- Genre: Adventure
- Written by: Hynek Bočan Václav Šašek
- Directed by: Hynek Bočan
- Starring: Jiří Lukeš, Tomáš Hádl, Martin Kapoun, Roman Skamene, Zdeněk Jánský
- Country of origin: Czechoslovakia
- Original language: Czech
- No. of seasons: 1
- No. of episodes: 9

Production
- Running time: 21–30 minutes

Original release
- Network: Czechoslovak Television
- Release: December 24, 1969 – January 1, 1970

= Záhada hlavolamu =

Záhada hlavolamu (Mystery of the Puzzle) is a Czechoslovak adventure television series produced by Czechoslovak Television, which broadcast it in 1969–1970. The nine-part series is an adaptation of the novels The Mystery of the Puzzle and Stínadla se bouří by the writer Jaroslav Foglar. It was filmed by director Hynek Bočan, who is also the author of the script with Václav Šašek. The series focuses on a group of boys from the Rychlé šípy Club who venture into the mysterious urban district of Stínadla, where they uncover various local secrets.

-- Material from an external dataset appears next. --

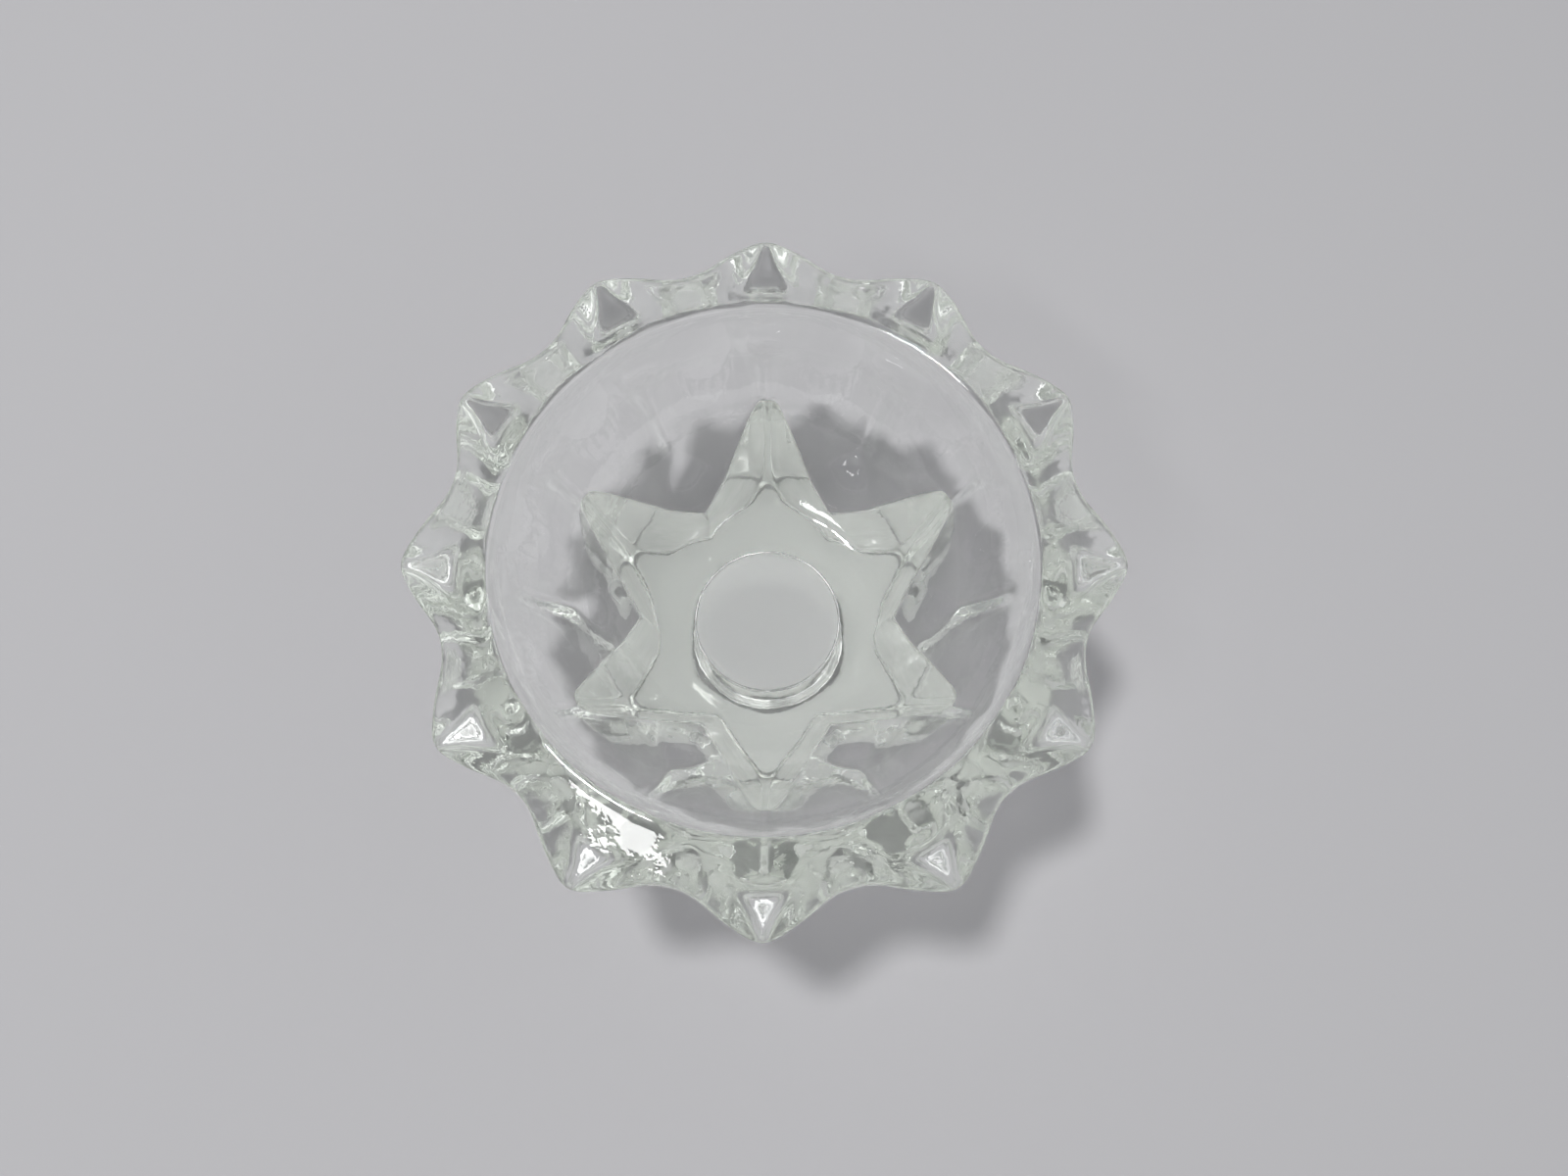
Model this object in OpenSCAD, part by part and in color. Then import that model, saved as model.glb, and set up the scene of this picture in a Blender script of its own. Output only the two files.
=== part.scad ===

Roles of older boys (Vonts) and adults were mostly played by well-known actors, while only Roman Skamene, who was fifteen at the time, continued to work in the acting profession from the representatives of the Rychlé šípy.

==Plot==
A group of five honest and brave boys who call themselves the Rychlé šípy undertake all sorts of activities and quests for fun and adventure. Mirek Dušín, Jarka Metelka, Rychlonožka, Červenáček and Jindra Hojer learn one day about a mysterious puzzle - hedgehog in a cage, which is supposed to be of great value to the so-called Vont movement. They want to find out more about this item, so they start to go to the mysterious old quarter of Stínadla, where hostile Vonts live.

==Cast==
===Main===
- Jiří Lukeš as Mirek Dušín
- Tomáš Hádl as Jarka Metelka
- Martin Kapoun as Rychlonožka
- Roman Skamene as Červenáček
- Zdeněk Jánský as Jindra Hojer

===Supporting===
- Jaromír Hanzlík as Jan Tleskač
- Jaroslav Moučka as father Mažňák / Em
- Václav Sloup as Mažňák
- Jan Tříska as Velký Vont / Široko
- Ivan Vyskočil as Otakar Losna
- Radoslav Brzobohatý as narrator

==Production==
In the spring of 1967, the director Hynek Bočan came up with the idea to make a feature film based on the novels Záhada hlavolamu and Stínadla se bouří, who, after the approval of their author Jaroslav Foglar, started writing the script together with Václav Šašek. They offered it to the Barrandov Film Studio and the Gottwaldov Film Studio, but neither was interested in the project. On the contrary, it was shown by Czechoslovak Television, whose dramaturgs decided that it would be a seven-part series. Therefore, the authors edited the script in cooperation with dramaturg Josef Bouček. Part of the introduction of the first part were also some scenes that have their origins in the comics about the Rychlé šípy. For the roles of individual Fast Arrows, Bočan was looking for boys who would typically correspond to Jan Fischer's comic portrayal of these characters. Jiří Lukeš was eventually chosen from several hundred applicants for the role of Mirko Dušín, Tomáš Hádl was to portray Jarka Metelka, Roman Skamene won the role of Červenáček and Zdeněk Jánský was cast as Jindra Hojer. All four of them already had some experience with filming. The representative of the last missing role, Rychlonožka, was found in Martin Kapoun, for whom it was the first and only film work. Other characters were portrayed by actors Jaromír Hanzlík, Ivan Vyskočil and others.

In December 1968, a five-day training camp was held in the Krkonoše Mountains, which was intended for the representatives of Rychlé šípy to get to know each other. Filming of the series, produced by the Czechoslovak Television's Television Film Production, began in December 1968 and lasted until the beginning of summer 1969. It was filmed in the studios in Prague in Barrandov, where the decoration of the entire city quarter – Stínadel – was built. The crew also used studios in Prague's Hostivař and also some exteriors in Prague. During filming, it was decided in March 1969 that nine episodes would be produced instead of seven. The mystery of the puzzle became the first Czechoslovak television series intended for young people.

The music for the series was composed by Jiří Šust and recorded by the Film Symphony Orchestra under the direction of Štěpán Koníček.